Que saibamos ser sensíveis às pessoas que vivem em cidades pós-modernas, mas governadas por ideais da idade média. Nessas cidades, sem sombra de dúvida, existem muitos que querem um espaço, que querem voz, que querem direitos. Existem muitos que querem sua dignidade resgata. Que o Espírito Santo nos mova assim como moveu a Pedro, Paulo, João, Felipe, Timóteo e tantos outros que entraram no anonimato.
Amém!
P. Stefan Ruy Krambeck
Sugestões para celebração:
1º) Elaborar uma decoração com elementos de várias tradições religiosas que possam ser facilmente identificados como sendo de várias tradições (Bíblia, cruz, santos, pirâmides, cristais, livros de autoajuda, tambores, etc...). As pessoas perceberão que estão representadas várias tradições. Talvez na saudação já abordar um pouco esse tema dizendo que existem muitos jovens que nascem e crescem com essa pluralidade já dentro de suas casas.

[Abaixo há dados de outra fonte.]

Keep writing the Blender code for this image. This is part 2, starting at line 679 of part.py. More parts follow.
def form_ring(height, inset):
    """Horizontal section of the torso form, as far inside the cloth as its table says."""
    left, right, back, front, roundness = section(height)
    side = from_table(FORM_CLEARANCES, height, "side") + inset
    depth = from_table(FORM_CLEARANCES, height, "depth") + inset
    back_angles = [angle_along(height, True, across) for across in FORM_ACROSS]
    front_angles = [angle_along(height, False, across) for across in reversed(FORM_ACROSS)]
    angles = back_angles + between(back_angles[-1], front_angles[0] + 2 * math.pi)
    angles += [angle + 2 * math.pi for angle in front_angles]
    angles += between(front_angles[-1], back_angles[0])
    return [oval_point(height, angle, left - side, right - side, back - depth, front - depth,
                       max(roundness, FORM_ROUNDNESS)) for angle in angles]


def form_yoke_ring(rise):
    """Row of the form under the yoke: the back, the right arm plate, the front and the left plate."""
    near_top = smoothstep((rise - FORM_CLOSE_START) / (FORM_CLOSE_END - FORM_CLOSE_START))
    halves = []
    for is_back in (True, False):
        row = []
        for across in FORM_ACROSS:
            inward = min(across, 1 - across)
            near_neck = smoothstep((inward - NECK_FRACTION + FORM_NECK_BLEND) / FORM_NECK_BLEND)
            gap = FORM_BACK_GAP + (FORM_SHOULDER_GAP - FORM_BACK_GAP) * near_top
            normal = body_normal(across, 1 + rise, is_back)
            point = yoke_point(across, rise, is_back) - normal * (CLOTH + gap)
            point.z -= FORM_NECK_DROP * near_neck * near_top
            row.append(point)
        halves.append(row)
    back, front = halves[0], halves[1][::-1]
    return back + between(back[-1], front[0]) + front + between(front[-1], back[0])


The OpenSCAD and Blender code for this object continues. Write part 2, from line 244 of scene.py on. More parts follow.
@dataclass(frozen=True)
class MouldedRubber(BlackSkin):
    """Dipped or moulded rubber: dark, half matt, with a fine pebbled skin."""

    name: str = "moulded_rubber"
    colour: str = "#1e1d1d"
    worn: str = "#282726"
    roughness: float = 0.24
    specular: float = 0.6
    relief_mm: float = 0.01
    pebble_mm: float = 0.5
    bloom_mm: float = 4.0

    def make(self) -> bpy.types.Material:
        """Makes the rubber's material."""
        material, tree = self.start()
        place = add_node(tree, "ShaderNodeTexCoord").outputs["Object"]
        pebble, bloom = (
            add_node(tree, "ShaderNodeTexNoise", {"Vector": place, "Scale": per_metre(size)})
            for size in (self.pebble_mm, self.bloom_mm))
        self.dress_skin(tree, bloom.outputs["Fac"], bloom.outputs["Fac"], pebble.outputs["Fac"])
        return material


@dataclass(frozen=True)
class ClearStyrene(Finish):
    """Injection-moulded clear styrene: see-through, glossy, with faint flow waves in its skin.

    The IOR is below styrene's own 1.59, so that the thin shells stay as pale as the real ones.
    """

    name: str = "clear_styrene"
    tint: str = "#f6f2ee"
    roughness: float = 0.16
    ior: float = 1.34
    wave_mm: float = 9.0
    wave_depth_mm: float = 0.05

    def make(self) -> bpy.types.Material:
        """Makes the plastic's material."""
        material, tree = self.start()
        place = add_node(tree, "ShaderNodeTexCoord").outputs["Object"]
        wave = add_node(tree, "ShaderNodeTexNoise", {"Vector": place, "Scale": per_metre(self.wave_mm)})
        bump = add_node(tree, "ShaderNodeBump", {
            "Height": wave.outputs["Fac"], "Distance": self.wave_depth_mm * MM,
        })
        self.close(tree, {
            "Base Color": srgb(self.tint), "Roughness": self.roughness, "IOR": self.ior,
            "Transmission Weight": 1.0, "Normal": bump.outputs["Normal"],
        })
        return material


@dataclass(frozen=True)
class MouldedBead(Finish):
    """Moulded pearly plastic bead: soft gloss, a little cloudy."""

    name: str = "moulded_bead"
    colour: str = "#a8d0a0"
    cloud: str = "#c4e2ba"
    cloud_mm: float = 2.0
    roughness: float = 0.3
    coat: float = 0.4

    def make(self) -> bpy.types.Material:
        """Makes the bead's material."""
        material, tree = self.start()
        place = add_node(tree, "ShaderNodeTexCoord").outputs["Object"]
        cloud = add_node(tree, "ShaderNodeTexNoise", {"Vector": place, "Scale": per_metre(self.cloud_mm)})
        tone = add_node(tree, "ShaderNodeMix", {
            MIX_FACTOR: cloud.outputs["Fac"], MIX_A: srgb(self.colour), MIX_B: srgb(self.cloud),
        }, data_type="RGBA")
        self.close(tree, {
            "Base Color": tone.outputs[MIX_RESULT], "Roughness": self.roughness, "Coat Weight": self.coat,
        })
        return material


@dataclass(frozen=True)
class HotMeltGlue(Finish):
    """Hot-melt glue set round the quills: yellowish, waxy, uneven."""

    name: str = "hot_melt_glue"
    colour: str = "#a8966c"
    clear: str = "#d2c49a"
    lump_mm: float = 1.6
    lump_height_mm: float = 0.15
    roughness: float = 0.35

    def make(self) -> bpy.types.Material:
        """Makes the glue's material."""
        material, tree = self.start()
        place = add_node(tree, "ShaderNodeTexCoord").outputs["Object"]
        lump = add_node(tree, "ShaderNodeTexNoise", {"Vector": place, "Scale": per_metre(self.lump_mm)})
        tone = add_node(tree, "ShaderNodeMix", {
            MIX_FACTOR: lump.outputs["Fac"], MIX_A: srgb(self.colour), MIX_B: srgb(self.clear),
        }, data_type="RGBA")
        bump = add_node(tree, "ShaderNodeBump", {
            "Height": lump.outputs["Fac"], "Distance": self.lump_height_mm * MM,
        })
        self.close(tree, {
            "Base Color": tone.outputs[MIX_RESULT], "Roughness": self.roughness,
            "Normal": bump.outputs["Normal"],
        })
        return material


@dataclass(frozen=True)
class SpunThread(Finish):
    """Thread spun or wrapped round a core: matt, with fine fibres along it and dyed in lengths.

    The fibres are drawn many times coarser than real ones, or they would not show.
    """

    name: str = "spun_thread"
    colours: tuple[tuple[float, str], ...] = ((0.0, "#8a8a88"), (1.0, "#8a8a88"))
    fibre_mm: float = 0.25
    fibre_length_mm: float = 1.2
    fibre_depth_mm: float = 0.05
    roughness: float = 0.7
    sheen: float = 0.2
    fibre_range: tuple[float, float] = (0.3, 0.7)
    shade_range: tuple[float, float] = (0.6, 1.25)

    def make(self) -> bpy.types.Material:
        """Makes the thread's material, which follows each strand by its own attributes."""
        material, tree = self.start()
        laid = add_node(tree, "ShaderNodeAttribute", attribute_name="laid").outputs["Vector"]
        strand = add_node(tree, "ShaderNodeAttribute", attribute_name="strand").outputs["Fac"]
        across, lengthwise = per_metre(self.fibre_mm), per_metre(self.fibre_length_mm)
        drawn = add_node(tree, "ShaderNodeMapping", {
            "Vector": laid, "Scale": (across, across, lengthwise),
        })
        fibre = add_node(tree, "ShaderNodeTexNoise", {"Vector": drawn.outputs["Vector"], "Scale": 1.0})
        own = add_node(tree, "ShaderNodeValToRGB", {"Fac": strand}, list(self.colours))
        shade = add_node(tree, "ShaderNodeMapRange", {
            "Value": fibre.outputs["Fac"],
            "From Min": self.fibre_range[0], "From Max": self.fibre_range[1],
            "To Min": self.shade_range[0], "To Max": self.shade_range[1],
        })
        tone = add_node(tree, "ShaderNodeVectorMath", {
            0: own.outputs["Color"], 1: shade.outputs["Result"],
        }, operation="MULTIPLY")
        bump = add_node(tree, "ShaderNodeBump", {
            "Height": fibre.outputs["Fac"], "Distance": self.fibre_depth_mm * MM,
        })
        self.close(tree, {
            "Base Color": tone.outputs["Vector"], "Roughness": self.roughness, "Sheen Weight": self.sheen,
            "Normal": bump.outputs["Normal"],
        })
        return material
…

2º) Colocar um cartaz dizendo: “onde está a verdade?”. Abordar brevemente antes da confissão dos pecados mostrando as disputas que existem entre todas essas tradições e como ao mesmo tempo elas tem força de rejeitar aqueles que não as seguem mais.
3º) Na ceia acentuar a inclusão que Jesus Cristo deu aos seus discípulos multiculturais.
Enfim, as opções são variadas e vai de acordo com a criatividade e coragem de cada um. Importante é acentuar o povo que procura acolhimento e sair de anonimato da exclusão e acentuar uma Igreja que também quer dizer Vem e segue-me assim como tu és!